Authentication and Security
Review authentication methods, access controls, logging practices, and account protection.
Support and Reliability
Business workflows often depend on proxy uptime. Responsive support and clear SLAs matter.
Compliance Fit
Make sure the proxy use case aligns with applicable site terms, internal policies, and any legal or contractual requirements.
Best Practices for Business Use
To get better results from unmetered datacenter proxies, keep the setup disciplined.
- Rotate IPs thoughtfully instead of switching too aggressively
- Respect target-site limits and avoid unnecessary request bursts
- Use retries with backoff for transient failures
- Keep sessions consistent when a workflow requires continuity
- Monitor block rates, latency, and request success over time
- Separate test traffic from production traffic
A proxy is only one part of the system. The rest of the workflow, including request pacing and error handling, has a major impact on success.

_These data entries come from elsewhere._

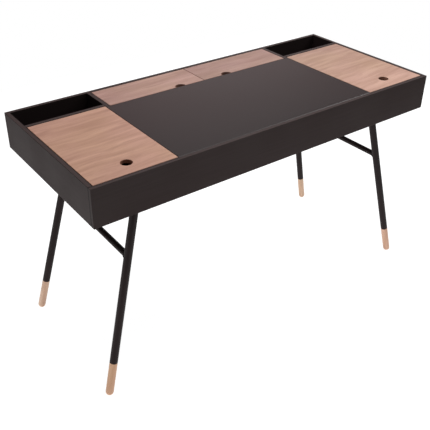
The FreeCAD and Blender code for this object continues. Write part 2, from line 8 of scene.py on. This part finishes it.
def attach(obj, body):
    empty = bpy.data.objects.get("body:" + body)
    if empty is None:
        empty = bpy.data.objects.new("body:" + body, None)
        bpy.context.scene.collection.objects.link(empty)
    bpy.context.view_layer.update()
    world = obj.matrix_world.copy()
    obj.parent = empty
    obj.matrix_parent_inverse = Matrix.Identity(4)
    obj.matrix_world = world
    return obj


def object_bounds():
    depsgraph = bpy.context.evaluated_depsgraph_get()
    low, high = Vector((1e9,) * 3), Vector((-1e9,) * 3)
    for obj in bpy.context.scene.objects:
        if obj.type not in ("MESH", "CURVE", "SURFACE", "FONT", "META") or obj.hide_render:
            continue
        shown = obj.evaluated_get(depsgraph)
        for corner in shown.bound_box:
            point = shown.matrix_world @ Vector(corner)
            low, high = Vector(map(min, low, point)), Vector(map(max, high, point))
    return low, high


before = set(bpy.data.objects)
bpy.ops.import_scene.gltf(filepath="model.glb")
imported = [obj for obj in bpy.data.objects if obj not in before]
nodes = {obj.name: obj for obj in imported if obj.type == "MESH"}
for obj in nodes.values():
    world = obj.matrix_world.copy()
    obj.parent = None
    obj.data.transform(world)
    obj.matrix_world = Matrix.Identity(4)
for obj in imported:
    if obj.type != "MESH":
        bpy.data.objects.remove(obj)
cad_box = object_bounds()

# A writing desk with walnut lids in a black-brown lacquered box, on black steel legs with
# wooden feet. Metres, in the frame's own axes: X is the width, Y runs to the back, Z is up.

scene = bpy.context.scene
high_corner = cad_box[1]

LIDS = ("left_lid", "right_lid", "rear_left_lid", "rear_right_lid")
LEGS = ("front_left", "back_left", "front_right", "back_right")
QUARTER = math.pi / 2

# The box's lowest edge, and the thickness of its boards
BOX_LOW = 0.636
BOARD = 0.013

# A leg's centre line: its x and y on the floor, and how far each moves inwards per metre of height
LEG_FOOT = (0.6395, 0.249)
LEG_LEAN = (0.2554, 0.079)
LEG_RADIUS = 0.0125
STRETCHER_RADIUS = 0.00975
STRETCHER_HEIGHT = 0.456


# Camera, floor and light

CAMERA_AZIMUTH = math.radians(-36.41)
CAMERA_ELEVATION = math.radians(30.74)
CAMERA_ROLL = math.radians(0.37)
CAMERA_PLACE = Vector((-1.2433, -1.5607, 1.6031))
CAMERA_LENS = 55.32
CAMERA_SHIFT = (0.0216, -0.0766)
SENSOR_WIDTH = 36.0

WHITE = (1, 1, 1, 1)
FLOOR_HALF = 2.2
FLOOR_COLOUR = (0.3, 0.3, 0.3, 1)
FLOOR_ROUGHNESS = 0.9
FLOOR_GLOW = 0.95
ROOM_GLOW = 0.1

# Each light's name, place, size and power
LIGHTS = (
    ("right_light", (2.3, -0.2, 2.6), 1.6, 40),
    ("top_light", (0.1, 0.2, 2.9), 1.8, 46),
    ("back_light", (1.85, 2.5, 1.35), 1.6, 13),
    ("low_left_light", (-2.6, -0.1, 0.35), 0.7, 10),
    ("low_front_light", (-0.2, -1.5, 0.2), 0.5, 2.4),
)


def add_camera():
    """The camera stands to the left of the desk's front edge and looks down on it."""
    level = math.cos(CAMERA_ELEVATION)
    sideways = math.sin(CAMERA_AZIMUTH) * level
    forwards = -math.cos(CAMERA_AZIMUTH) * level
    back = Vector((sideways, forwards, math.sin(CAMERA_ELEVATION)))
    data = bpy.data.cameras.new("camera")
    data.lens = CAMERA_LENS
    data.sensor_width = SENSOR_WIDTH
    data.shift_x, data.shift_y = CAMERA_SHIFT
    camera = bpy.data.objects.new("camera", data)
    scene.collection.objects.link(camera)
    camera.rotation_mode = "QUATERNION"
    camera.location = CAMERA_PLACE
    roll = Quaternion((0, 0, 1), CAMERA_ROLL)
    camera.rotation_quaternion = (-back).to_track_quat("-Z", "Y") @ roll
    scene.camera = camera


def add_area_light(name, place, size, power):
    """A square soft light that faces the middle of the desk's top."""
    data = bpy.data.lights.new(name, "AREA")
    data.shape = "SQUARE"
    data.size = size
    data.energy = power
    light = bpy.data.objects.new(name, data)
    scene.collection.objects.link(light)
    light.location = place
    light.rotation_mode = "QUATERNION"
    target = Vector((0, 0, high_corner.z))
    light.rotation_quaternion = (target - Vector(place)).to_track_quat("-Z", "Y")


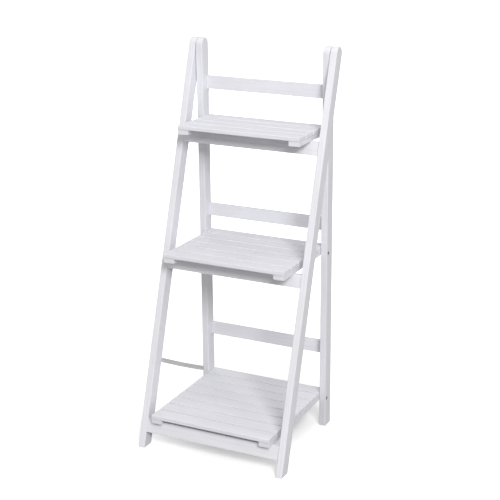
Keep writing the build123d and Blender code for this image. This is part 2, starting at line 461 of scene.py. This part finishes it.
def bare_beech():
    """Unpainted dowel wood."""
    material, tree, shader = new_material("bare_beech")
    fibre_size, fibre_height, fleck_size = (0.02, 0.0006, 0.0006), 0.0001, (0.004, 0.0003, 0.0003)
    fibres = stretched_noise(tree, fibre_size)
    flecks = stretched_noise(tree, fleck_size, place=(0.02, 0.01, 0.03))
    base = blend_colors(tree, spread(tree, fibres, 0.0, 1.0), BEECH_DARK, BEECH_PALE)
    flecked = blend_colors(tree, spread(tree, flecks, 0.0, 0.6, start=0.6, end=0.75), base, BEECH_FLECK)
    link(tree, (flecked, shader.inputs["Base Color"]))
    link(tree, (spread(tree, fibres, 0.55, 0.7), shader.inputs["Roughness"]))
    add_bump(tree, shader, fibres, fibre_height)
    return material


def woven_webbing():
    """Flat woven webbing: ribs across it and yarns along it, on the strap's own UV map in metres."""
    strap = bpy.context.scene.ladder_strap
    material, tree, shader = new_material("woven_webbing")
    uv = tree.nodes.new("ShaderNodeUVMap")
    uv.uv_map = "along_strap"
    soil_size, weave_height = 0.02, 0.0003
    # How far apart the bands of a Wave Texture are at a scale of 1
    unit_pitch = tau / 20

    def bands(axis, pitch):
        wave = tree.nodes.new("ShaderNodeTexWave")
        wave.bands_direction = axis
        wave.inputs["Scale"].default_value = unit_pitch / pitch
        wave.inputs["Distortion"].default_value = 0.4
        wave.inputs["Detail"].default_value = 1.0
        link(tree, (uv.outputs["UV"], wave.inputs["Vector"]))
        return wave.outputs["Fac"]

    ribs = bands("X", strap.rib_pitch)
    yarns = bands("Y", strap.rib_pitch * 0.7)
    half_yarns = arithmetic(tree, "MULTIPLY", yarns, 0.5)
    weave = arithmetic(tree, "MULTIPLY", ribs, arithmetic(tree, "ADD", half_yarns, 0.5))
    soil = stretched_noise(tree, (soil_size,) * 3)
    # A darker webbing colour, used both for the painted shade between the ribs and for real soiling
    dark = [0.6 * channel for channel in strap.web_color]
    # Painted shade: the webbing is darker where the weave is low, in the hollows between the ribs
    woven = blend_colors(tree, spread(tree, weave, 0.0, 1.0, start=0.0, end=0.7), dark, strap.web_color)
    soiled = blend_colors(tree, spread(tree, soil, 0.0, 0.25), woven, dark)
    link(tree, (soiled, shader.inputs["Base Color"]))
    link(tree, (spread(tree, soil, 0.75, 0.9), shader.inputs["Roughness"]))
    shader.inputs["Sheen Weight"].default_value = 0.25
    shader.inputs["Sheen Roughness"].default_value = 0.5
    add_bump(tree, shader, weave, weave_height)
    return material


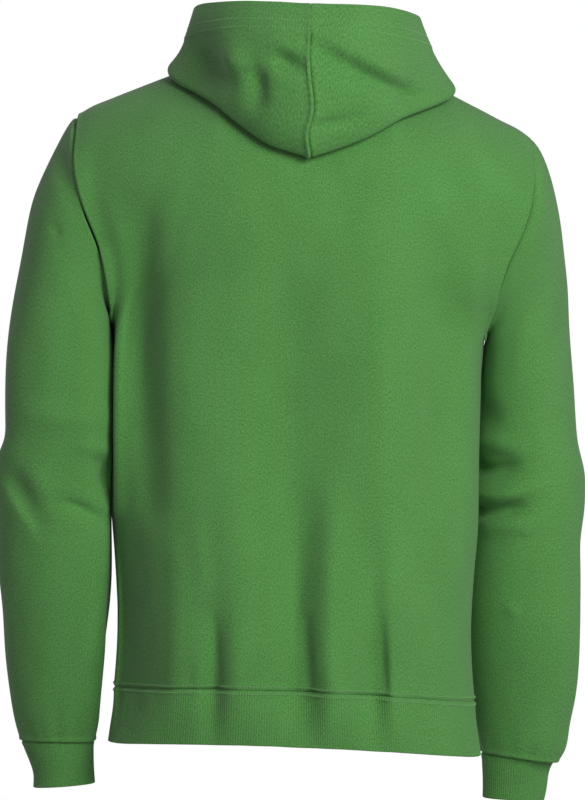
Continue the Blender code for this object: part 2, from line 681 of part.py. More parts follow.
def wall_faces(corners, rows, columns, wraps):
    """Faces of a closed wall: the outer grid, the inner grid after it, and the edges between."""
    count = rows * columns
    faces = []
    across = columns if wraps else columns - 1
    for i in range(rows - 1):
        for j in range(across):
            a, b = i * columns + j, i * columns + (j + 1) % columns
            outer = halves((a, b, b + columns, a + columns), corners)
            faces.extend(outer)
            faces.extend(tuple(k + count for k in face[::-1]) for face in outer)
    rim = []
    for j in range(across):
        k = (j + 1) % columns
        rim.append((k, j))
        rim.append(((rows - 1) * columns + j, (rows - 1) * columns + k))
    if not wraps:
        for i in range(rows - 1):
            rim.append((i * columns, (i + 1) * columns))
            rim.append(((i + 2) * columns - 1, (i + 1) * columns - 1))
    for a, b in rim:
        faces.extend(halves((a, b, b + count, a + count), corners))
    return faces


def cloth_wall(name, piece, material):
    """A closed wall on the piece's points, its seam edges drawn back by half a gap."""
    points, normals = piece["points"], piece["normals"]
    shift = np.zeros_like(points)
    for edge in piece["seams"]:
        if edge in ("first_row", "last_row"):
            i, step = (0, 1) if edge == "first_row" else (-1, -1)
            shift[i] += seam_shift(points[i], normals[i], points[i + step] - points[i])
        else:
            j, step = (0, 1) if edge == "first_column" else (-1, -1)
            shift[:, j] += seam_shift(points[:, j], normals[:, j], points[:, j + step] - points[:, j])
    rows, columns = points.shape[:2]
    sewn = np.concatenate([points.reshape(-1, 3), (points - normals * piece["wall"]).reshape(-1, 3)])
    faces = wall_faces(sewn, rows, columns, piece["wraps"])
    if piece["flip"] < 0:
        faces = [face[::-1] for face in faces]
    corners = sewn + np.concatenate([shift.reshape(-1, 3)] * 2)
    mesh = bpy.data.meshes.new(name)
    mesh.from_pydata([tuple(float(c) for c in corner) for corner in corners], [], faces)
    mesh.materials.append(material)
    mesh.update()
    cloth = bpy.data.objects.new(name, mesh)
    bpy.context.scene.collection.objects.link(cloth)
    return cloth


def plain_material(name, colour, roughness):
    material = bpy.data.materials.new(name)
    material.use_nodes = True
    shader = material.node_tree.nodes["Principled BSDF"]
    shader.inputs["Base Color"].default_value = colour
    shader.inputs["Roughness"].default_value = roughness
    return material


def build():
    for thing in list(bpy.data.objects):
        bpy.data.objects.remove(thing, do_unlink=True)
    back, front = panel_grid(1), panel_grid(-1)
    maps = {side: shoulder_map(side) for side in (1, -1)}
    sides = ["first_column", "last_column"]
    pieces = {
        "back_body": dict(points=back, wall=FLEECE_WALL, wraps=False, flip=-1,
                          seams=["first_row", "last_row", *sides]),
        "front_body": dict(points=front, wall=FLEECE_WALL, wraps=False, flip=1,
                           seams=["first_row", "last_row", *sides]),
        "hem_band": dict(points=band_grid(), wall=RIB_WALL, wraps=True, flip=1,
                         seams=["first_row"]),
    }
    for word, side_x, sleeve, cuff, hood in (
        ("left", 1, LEFT_SLEEVE, LEFT_CUFF, LEFT_HOOD),
        ("right", -1, RIGHT_SLEEVE, RIGHT_CUFF, RIGHT_HOOD),
    ):
        pieces[f"sleeve_{word}"] = dict(
            points=sleeve_grid(side_x, sleeve, back, front), wall=FLEECE_WALL, wraps=True,
            flip=-side_x, seams=["first_row", "last_row"],
        )
        pieces[f"cuff_{word}"] = dict(
            points=tube_grid(side_x, cuff, CUFF_ROWS)[0], wall=RIB_WALL, wraps=True,
            flip=-side_x, seams=["first_row"],
        )
        pieces[f"hood_{word}"] = dict(
            points=hood_half(side_x, hood, maps), wall=HOOD_WALL, wraps=False, flip=-side_x,
            seams=["first_row", "first_column", "last_column"],
        )
    shared_normals(pieces)
    for name, piece in pieces.items():
        cloth_wall(name, piece, plain_material(f"{name}_cloth", GREEN, 0.9))


build()
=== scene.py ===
"""The looks of a pullover hoodie worn with the hood down: fine cloth, seams, stitching and studio.

Frame: metres, +Z up, the wearer faces -Y, +X is the wearer's left, the origin is the middle of the neck.
The first half works out the garment's pieces from their cut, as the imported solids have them. The second
half makes each one a fine shell with its folds, seams, stitches and knit, and puts it in the studio.
"""

import itertools
import math
from dataclasses import dataclass, field

import bpy
import numpy as np
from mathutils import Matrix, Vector

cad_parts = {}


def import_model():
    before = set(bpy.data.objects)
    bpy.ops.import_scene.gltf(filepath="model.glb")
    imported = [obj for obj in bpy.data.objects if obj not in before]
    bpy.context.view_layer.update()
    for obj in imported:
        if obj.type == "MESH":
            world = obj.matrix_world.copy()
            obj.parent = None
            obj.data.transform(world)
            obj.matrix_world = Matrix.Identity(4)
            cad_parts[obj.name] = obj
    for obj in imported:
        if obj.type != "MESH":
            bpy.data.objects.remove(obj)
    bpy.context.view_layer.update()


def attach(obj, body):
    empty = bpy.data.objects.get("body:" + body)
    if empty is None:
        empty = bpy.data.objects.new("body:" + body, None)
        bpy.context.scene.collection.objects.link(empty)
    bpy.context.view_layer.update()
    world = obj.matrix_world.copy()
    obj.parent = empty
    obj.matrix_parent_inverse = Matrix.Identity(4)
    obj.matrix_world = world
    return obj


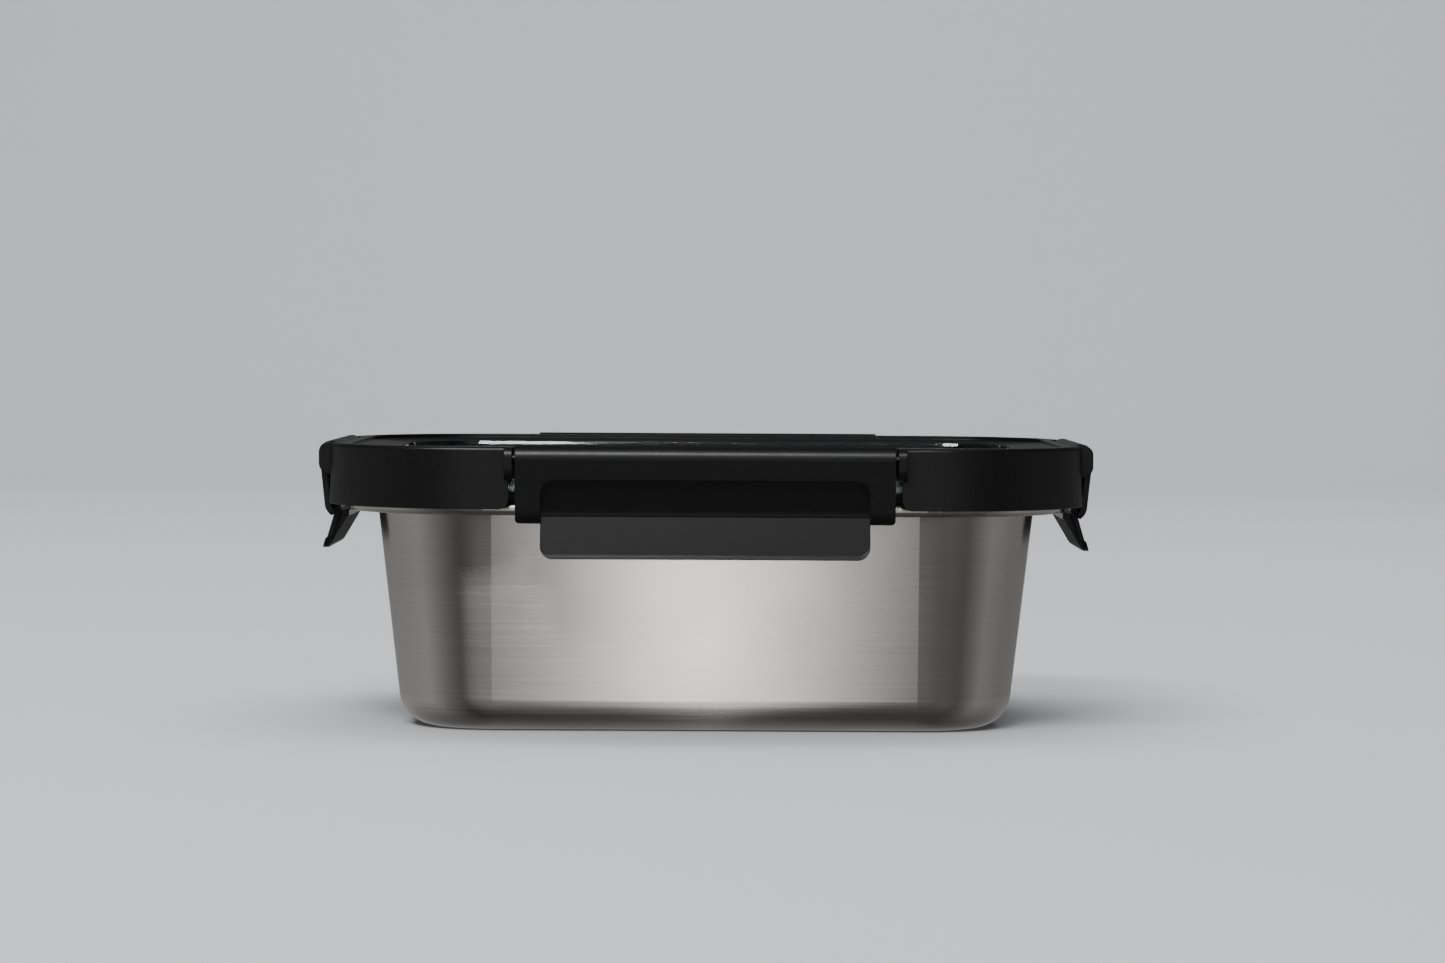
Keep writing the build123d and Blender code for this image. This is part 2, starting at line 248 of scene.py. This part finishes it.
def makeWorld():
    world = bpy.data.worlds.new("studio")
    bpy.context.scene.world = world
    world.use_nodes = True
    tree = world.node_tree
    tree.nodes.clear()
    place = addNode(tree, "ShaderNodeTexCoord")
    split = addNode(tree, "ShaderNodeSeparateXYZ", {"Vector": place.outputs["Generated"]})
    front = addNode(tree, "ShaderNodeMath", {0: split.outputs["Y"], 1: -1.0}, operation="MULTIPLY")
    angle = addNode(tree, "ShaderNodeMath", {
        0: split.outputs["X"],
        1: front.outputs[0],
    }, operation="ARCTAN2")
    around = addNode(tree, "ShaderNodeMapRange", {
        "Value": angle.outputs[0],
        "From Min": -math.pi,
        "From Max": math.pi,
    })
    up = addNode(tree, "ShaderNodeMath", {0: split.outputs["Z"]}, operation="ARCSINE")
    level = addNode(tree, "ShaderNodeMapRange", {
        "Value": up.outputs[0],
        "From Min": -math.pi / 2,
        "From Max": math.pi / 2,
    })
    room = addNode(tree, "ShaderNodeValToRGB", {"Fac": around.outputs[0]}, roomStops)
    side = addNode(tree, "ShaderNodeValToRGB", {"Fac": level.outputs[0]}, sideStops)
    ahead = addNode(tree, "ShaderNodeValToRGB", {"Fac": level.outputs[0]}, frontStops)
    behind = addNode(tree, "ShaderNodeValToRGB", {"Fac": level.outputs[0]}, backStops)
    screens = addNode(tree, "ShaderNodeVectorMath", {
        0: room.outputs["Color"],
        1: side.outputs["Color"],
    }, operation="MULTIPLY")
    turn = addNode(tree, "ShaderNodeMath", {0: angle.outputs[0]}, operation="ABSOLUTE")
    glow = ahead.outputs["Color"]
    for edge, colour in (("front", screens.outputs["Vector"]), ("back", behind.outputs["Color"])):
        start, end = roomEdges[edge]
        share = addNode(tree, "ShaderNodeMapRange", {
            "Value": turn.outputs[0],
            "From Min": math.radians(start),
            "From Max": math.radians(end),
        }, interpolation_type="SMOOTHSTEP")
        blend = addNode(tree, "ShaderNodeMix", {0: share.outputs[0], 6: glow, 7: colour}, data_type="RGBA")
        glow = blend.outputs[2]
    light = addNode(tree, "ShaderNodeBackground", {"Color": glow})
    addNode(tree, "ShaderNodeOutputWorld", {"Surface": light.outputs["Background"]})


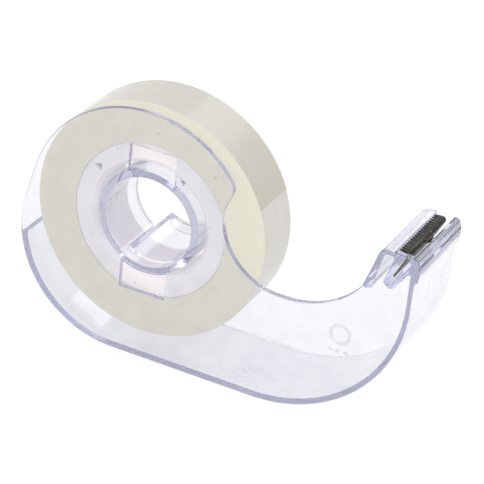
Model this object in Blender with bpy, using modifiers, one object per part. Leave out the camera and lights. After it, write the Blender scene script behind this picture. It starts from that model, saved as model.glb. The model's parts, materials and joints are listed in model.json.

When a Business Should Consider One
An unmetered datacenter proxy is often a strong fit when a business needs:
- High-volume traffic at a predictable cost
- Fast, stable infrastructure for automation
- A straightforward proxy model for internal teams
- A way to support repeated data collection or monitoring tasks
It may be a weaker fit when access must look like a consumer connection, when the target site is extremely restrictive, or when the workflow depends on very specific network characteristics.
Final Thoughts
Unmetered datacenter proxies are useful tools for businesses that need speed, scale, and predictable billing. They work well for many automation and data-gathering workloads, but they are not a universal replacement for every proxy type.
The best choice depends on the target site, the traffic profile, and the level of reliability your workflow needs. If you are evaluating proxy infrastructure for business operations, focus on performance, policy limits, and long-term cost clarity rather than price alone.
When used appropriately, an unmetered datacenter proxy can be a practical part of a scalable, efficient technical stack.